When it comes to voices: some of the stories I attempted to get were rather disappointing. I would go out and approach someone, and the response would be “Just send me a questionnaire!” They wanted no interaction. So, there were women out there who were suspicious, who just thought this person was trying to dig into their private life, and would just clam up. But with Rose Chibambo I was fortunate. She didn’t ask to see the questions beforehand. We would just talk.
Recovering women’s voices remains important. Telling a woman’s story is important. Because behind that silence a lot is happening, and we need to keep speaking out. Even if we look at our society, there are more women than men and yet most of the decision makers are men. And because of that, sometimes, some of them don’t understand when you say certain things, for example around violence. So any voice that can speak out on anything that concerns society is important.
What did it feel like, when the project was done?
An emptying, if that makes sense! There was a point at the end, when I was going through it again and again, asking myself if I had represented her faithfully. And then of course you bring it to your editors, and there’s a process of negotiation around what they want and don’t want in the book, which was its own struggle.
For example—at first, my title was “Lomathinda: Journeys and Interruptions.” But my editors said, “No, that’s too dense: you’re thinking like an academic. I really loved “Journeys and Interruptions,” but I had to give in. So, we found common ground with Lomathinda: Rose Chibambo Speaks.

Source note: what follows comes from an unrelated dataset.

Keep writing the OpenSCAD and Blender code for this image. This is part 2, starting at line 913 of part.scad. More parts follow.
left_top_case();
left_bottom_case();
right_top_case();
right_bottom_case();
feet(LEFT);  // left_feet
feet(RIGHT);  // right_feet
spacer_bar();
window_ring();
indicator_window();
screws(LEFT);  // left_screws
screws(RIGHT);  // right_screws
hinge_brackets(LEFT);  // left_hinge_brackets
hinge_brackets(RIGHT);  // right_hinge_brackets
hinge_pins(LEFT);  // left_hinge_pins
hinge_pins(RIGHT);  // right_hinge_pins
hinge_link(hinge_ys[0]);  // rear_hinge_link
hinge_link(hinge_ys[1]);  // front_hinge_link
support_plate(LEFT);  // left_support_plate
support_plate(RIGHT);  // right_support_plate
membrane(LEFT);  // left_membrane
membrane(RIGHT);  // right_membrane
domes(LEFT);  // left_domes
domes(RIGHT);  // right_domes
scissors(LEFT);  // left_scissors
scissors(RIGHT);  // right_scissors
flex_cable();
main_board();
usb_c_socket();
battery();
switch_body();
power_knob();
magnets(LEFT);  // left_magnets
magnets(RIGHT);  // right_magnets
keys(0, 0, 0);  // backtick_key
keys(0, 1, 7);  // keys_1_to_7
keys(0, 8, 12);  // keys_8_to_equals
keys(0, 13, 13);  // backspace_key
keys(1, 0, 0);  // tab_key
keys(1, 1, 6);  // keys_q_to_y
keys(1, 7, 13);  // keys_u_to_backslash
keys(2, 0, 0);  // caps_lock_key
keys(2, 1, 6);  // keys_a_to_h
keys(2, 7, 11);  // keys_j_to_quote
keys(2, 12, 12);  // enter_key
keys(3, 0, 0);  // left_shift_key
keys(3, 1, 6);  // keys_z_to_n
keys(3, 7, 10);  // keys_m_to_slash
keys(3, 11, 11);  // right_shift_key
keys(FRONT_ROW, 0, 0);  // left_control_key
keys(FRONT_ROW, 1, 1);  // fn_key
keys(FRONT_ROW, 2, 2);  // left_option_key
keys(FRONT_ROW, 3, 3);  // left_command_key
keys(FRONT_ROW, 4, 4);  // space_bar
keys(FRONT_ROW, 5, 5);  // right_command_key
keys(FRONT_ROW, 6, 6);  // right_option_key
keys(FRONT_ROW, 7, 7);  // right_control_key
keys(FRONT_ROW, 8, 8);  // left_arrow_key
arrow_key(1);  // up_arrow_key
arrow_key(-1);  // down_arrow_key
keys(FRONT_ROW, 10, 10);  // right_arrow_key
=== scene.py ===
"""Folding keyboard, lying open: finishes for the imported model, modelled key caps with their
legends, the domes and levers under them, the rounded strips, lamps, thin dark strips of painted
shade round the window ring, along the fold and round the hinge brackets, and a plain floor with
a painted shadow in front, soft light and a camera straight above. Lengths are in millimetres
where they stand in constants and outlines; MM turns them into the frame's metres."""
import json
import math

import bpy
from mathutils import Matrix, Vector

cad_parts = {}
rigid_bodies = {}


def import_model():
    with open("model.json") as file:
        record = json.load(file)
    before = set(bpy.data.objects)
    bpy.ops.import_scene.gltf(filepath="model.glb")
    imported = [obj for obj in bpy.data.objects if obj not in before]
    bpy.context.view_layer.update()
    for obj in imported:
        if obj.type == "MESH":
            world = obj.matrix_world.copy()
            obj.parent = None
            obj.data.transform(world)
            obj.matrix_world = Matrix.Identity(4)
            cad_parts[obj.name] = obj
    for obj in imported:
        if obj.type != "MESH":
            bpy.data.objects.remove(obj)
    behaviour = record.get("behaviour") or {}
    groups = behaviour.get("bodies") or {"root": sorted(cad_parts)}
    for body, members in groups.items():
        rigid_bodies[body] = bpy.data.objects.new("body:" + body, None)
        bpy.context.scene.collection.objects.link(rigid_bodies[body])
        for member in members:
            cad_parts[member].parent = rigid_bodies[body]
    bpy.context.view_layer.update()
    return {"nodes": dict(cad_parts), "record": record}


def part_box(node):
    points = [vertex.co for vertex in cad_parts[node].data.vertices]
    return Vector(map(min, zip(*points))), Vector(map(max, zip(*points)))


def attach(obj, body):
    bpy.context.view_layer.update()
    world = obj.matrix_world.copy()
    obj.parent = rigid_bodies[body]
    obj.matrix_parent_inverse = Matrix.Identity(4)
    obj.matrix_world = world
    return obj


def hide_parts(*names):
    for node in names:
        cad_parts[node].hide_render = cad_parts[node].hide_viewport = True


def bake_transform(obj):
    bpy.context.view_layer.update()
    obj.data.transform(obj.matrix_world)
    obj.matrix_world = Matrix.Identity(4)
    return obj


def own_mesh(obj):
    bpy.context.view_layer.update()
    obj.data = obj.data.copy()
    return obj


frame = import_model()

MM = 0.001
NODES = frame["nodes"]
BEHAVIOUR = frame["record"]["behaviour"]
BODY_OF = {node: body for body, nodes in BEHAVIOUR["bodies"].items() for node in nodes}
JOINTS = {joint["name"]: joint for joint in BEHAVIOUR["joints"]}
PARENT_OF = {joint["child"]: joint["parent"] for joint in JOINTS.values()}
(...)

One thing that I was always insistent on, however, was the idea of the last word. At the beginning of the project, I had said, I want her to have the last word. But at the end there was a chapter that my editors kept insisting needed to be rearranged, I think they had some kind of commentary they wanted to include, but I insisted that she have the last word.

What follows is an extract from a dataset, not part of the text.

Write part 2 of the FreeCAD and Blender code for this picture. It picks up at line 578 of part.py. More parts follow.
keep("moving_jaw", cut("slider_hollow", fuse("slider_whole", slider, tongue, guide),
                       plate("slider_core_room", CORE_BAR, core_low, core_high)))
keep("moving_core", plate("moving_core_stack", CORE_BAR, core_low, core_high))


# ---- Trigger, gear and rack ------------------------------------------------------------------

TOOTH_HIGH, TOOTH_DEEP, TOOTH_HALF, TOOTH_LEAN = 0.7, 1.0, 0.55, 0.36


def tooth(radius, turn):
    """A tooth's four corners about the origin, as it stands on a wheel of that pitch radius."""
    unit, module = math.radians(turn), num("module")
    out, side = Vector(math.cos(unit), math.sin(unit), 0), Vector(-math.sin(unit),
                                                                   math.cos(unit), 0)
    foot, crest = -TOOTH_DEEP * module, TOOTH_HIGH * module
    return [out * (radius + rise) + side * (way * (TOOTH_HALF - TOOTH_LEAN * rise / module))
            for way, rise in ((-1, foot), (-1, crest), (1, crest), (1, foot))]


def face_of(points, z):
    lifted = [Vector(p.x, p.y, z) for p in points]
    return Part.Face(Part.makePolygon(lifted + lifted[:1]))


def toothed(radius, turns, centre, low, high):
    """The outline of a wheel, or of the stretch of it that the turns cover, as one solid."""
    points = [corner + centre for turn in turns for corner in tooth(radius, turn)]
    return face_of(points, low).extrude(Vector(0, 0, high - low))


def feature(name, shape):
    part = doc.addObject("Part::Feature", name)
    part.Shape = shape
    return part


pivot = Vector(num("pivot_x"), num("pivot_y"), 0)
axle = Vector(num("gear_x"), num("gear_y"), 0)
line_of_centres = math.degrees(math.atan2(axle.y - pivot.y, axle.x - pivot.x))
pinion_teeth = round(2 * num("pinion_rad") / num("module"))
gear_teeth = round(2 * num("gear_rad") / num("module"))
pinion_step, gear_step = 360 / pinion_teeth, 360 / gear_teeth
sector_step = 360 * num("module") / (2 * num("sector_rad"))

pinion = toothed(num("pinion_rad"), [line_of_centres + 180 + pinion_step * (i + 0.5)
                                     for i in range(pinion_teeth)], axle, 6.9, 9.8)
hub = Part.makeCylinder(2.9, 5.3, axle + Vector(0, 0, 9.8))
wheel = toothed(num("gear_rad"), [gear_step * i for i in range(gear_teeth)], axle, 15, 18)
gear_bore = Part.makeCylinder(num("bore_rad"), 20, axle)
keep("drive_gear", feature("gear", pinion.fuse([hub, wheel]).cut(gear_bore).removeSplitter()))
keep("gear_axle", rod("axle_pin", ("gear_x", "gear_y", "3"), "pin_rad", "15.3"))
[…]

What is the next project? Are you working on anything now, or are you taking a breather? I imagine this project may have opened up other doors with respect to the future direction of your own work.
I am trying to do something academic. I’m reading more on biographies, and what happens if I write a biography, then someone else writes a biography of the same person, and so on over the years? What is it that they are looking for? What do they stay faithful to? I’m actually working on a project where I want to compare four authors who wrote a particular biography on a particular person; I want to see what they kept and what they left out, and why. And I’m trying to specialize in that area.
We’ve talked generally about voice, and about Rose Chibambo, and those particular chapters that were interesting, but there are things that I missed, or things you’d want me to understand more?
Maybe the most poignant parts of the interviewing process. There was a moment we shared when she was talking about the courtship between her and her husband. When she was telling it, she burst out laughing, and I started laughing too. That was quite a moment; I loved that moment.
I also loved the fact that there was no self-pity, where she was involved. She would talk about her suffering, talk about the good times, but it wasn’t “poor me, poor me.” She just told her story. And as a listener, I just encouraged her to speak.
They usually say when you’re writing a biography, you shouldn’t get too close to your subject, because that means you forget how to be objective. And I will confess that was difficult for me—really difficult. Because I just thought she was such a great person!
I definitely had a great experience, yes. Maybe because I do literature, but I had the profound sense of someone passing down a narrative to a different generation. Maybe I just put a romantic spin to it, but it was truly an unforgettable experience.